What Shall Be Done for Them?
Philadelphia Public Ledger, March 27, 1861
However much the general condition of the free people of color in the United States may have been ameliorated, yet there exists a constant tendency to withdraw the few privileges heretofore accorded them. Many evidences of harsh legislation have occurred during the past winter illustrating this same tendency. The Legislature of Kentucky passed a law, which stipulates that no slave shall hereafter be emancipated, unless removed from its limits; and any free person of color entering the State shall be liable to an imprisonment for not less than one, or more than five years. A bill passed the Georgia Legislature, which provides that every free person of color found therein after the first of May, 1862, shall be liable to seizure and sale as slaves for life. The Governor of Delaware recommended the repeal of the law of 1855, allowing this class in Maryland to remove and reside in New Castle and Kent counties, in that State; and the Legislature enacted that any free person of color may be sold to the highest bidder for debt. The same element of population in Alabama have been warned to leave at once, or submit to extreme measures. The City Councils of Charleston, S. C., have so heavily taxed the free colored people of that city, as must speedily result in universal abject poverty or their sale into slavery.
Thousands of these people will flock to the North for shelter and the means of living. How will they be received? Their brethren are very generally refused a fundamental right of freemen—that of voting for their rulers. Several States either forbid their acquiring and holding property, or prohibit their entrance and residence by severe penalties. Even in Ohio, an effort was made to move the Legislature to expel such of the Arkansas exiles as took up their abode in that State, and to prevent the admission of other such unfortunates. With this popular feeling existing and likely to exist, this increasing element of population can find no encouragement to regard this country as a permanent residence. Hence, the friends of the Colonization Society propose their settlement in Liberia, not because unfriendly to their improvement here, but because it appears certain that it is neither in the power of benevolence or legislation to remove their disabilities, and to save them from influences which must repress hope and weaken exertion. Causes will operate there to develope the talents, invigorate the faculties, and dignify their purposes. There they will not be depressed by the consideration of their past condition, and by the presence of another race of superior powers and attainments.

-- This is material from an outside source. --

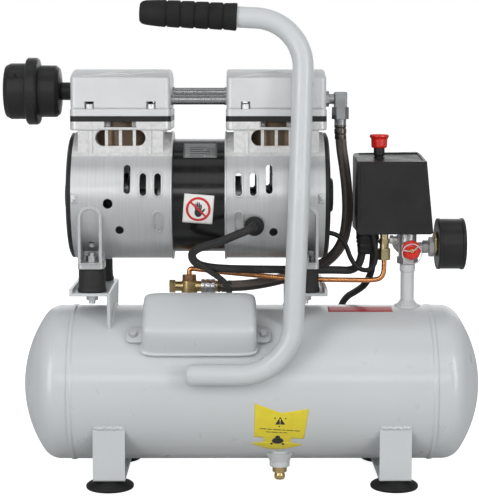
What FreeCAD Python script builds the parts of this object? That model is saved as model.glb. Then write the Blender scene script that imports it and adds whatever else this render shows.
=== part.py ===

Upon this high and unexceptionable ground, the wise, the patriotic and religious of every portion of the Union may cordially unite. The citizens, the States, and the General Government can join in its intent upon accomplishing a great and good end by virtuous means. The latter is estimated to have appropriated to help the Indians in this country $200,000,000 within the last thirty years. These disbursements have arisen now to over $5,000,000 annually. If Congress can thus constitutionally grant money to remove and settle the Indians, why can it not pursue the same course for the Africans? The people of color are beginning to appreciate the fact that invaluable as freedom is to others, it is comparatively of little value to them. They are looking to Africa as their ultimate home, and where the whites will be dependent upon them for missionary and commercial agencies. One hundred and eight of the colored residents of Pennsylvania were colonized in Liberia during the years 1859 and 1860, and as large a number are now desirous of sharing in the same bounty. Let all aid the Colonization Society in the settlement of these people in that Republic. Help will be required only until the commerce which is rapidly growing between Africa and this country will furnish facilities for the same emigration from America to Africa, that is now taking place between Europe and this continent.